# AWV, Mini-Cog Assessment & Fall Assesment Billing



## bhurford (Nov 21, 2016)

Hi, 
would anyone please advise how to bill the following services which were done all in one visit for medicare patients? Thank you in advance for your help.

 1) Annual Wellness appt.
 2) A mini-cog assessment.
 3) Fall Assessment - TUG


----------



## kjhos@verizon.net (Jul 2, 2018)

*TUG Assesment test*

We have a PCP trying to bill for TUG assessment  does anyone know which code we'd use?
thanks Katie CPC,COC


----------



## krishrndz@gmail.com (Jul 2, 2018)

bhurford said:


> Hi,
> would anyone please advise how to bill the following services which were done all in one visit for medicare patients?

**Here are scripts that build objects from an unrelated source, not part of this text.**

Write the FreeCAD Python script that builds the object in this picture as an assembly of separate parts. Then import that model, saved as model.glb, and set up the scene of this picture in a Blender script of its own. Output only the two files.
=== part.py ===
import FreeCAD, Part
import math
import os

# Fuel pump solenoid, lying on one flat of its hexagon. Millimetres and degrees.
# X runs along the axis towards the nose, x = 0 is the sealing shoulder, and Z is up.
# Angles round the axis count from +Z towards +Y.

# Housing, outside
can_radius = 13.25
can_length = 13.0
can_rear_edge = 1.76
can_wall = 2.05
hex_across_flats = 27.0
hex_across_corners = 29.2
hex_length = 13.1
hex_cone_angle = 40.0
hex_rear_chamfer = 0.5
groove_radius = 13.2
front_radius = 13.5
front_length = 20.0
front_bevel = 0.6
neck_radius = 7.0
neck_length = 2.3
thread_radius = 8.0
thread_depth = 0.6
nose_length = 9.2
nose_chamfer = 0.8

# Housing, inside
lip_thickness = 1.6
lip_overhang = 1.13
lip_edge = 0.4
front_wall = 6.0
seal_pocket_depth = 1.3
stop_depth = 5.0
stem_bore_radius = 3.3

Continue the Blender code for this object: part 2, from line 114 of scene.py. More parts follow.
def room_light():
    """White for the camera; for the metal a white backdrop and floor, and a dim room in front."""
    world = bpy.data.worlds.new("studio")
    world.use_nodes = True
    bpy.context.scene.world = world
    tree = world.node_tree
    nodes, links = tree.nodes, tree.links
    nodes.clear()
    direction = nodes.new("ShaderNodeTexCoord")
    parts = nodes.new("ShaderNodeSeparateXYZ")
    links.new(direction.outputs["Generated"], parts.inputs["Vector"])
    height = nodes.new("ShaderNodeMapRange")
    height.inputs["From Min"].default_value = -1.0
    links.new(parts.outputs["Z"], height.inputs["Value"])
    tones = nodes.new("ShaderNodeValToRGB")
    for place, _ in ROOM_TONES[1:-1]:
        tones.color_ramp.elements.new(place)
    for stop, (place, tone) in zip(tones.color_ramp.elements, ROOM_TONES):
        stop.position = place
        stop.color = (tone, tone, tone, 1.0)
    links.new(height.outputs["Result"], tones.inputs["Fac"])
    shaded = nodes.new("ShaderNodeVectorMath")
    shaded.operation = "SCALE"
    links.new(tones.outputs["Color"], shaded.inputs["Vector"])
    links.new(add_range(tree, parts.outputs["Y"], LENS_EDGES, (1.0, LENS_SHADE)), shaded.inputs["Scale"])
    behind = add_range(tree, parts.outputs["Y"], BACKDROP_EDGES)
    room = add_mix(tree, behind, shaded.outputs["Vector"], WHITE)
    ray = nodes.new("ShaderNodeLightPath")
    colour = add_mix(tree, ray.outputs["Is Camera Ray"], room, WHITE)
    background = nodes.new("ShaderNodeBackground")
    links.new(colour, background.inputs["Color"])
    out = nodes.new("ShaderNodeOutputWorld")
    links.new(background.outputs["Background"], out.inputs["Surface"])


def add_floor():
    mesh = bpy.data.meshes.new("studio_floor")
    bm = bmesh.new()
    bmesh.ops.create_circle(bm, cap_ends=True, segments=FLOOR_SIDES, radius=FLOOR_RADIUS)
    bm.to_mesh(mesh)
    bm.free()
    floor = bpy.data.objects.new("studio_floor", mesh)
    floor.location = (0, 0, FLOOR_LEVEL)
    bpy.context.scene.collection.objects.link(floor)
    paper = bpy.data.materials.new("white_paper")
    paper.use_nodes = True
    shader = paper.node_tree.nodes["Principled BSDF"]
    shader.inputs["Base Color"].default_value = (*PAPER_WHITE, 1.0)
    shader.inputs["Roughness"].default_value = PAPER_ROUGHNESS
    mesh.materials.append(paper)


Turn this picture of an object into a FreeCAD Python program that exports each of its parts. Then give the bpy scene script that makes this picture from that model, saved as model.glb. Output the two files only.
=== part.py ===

Thank you in advance for your help.
> 
> 1) Annual Wellness appt.
> ...



The mini-cog and Fall risk assessment is included in the AWV so you would not be able to bill separately for it.


----------



## Pathos (Jul 2, 2018)

kjhos@verizon.net said:


> We have a PCP trying to bill for TUG assessment  does anyone know which code we'd use?
> thanks Katie CPC,COC



Hi Katie,

Is the provider only performing the TUG assessment or is this in additional to another code (E/M, AWV, etc.).

I did find a couple different suggestions for what could include a TUG assessment, and depending on your answer, TUG could be bundled into another code.


----------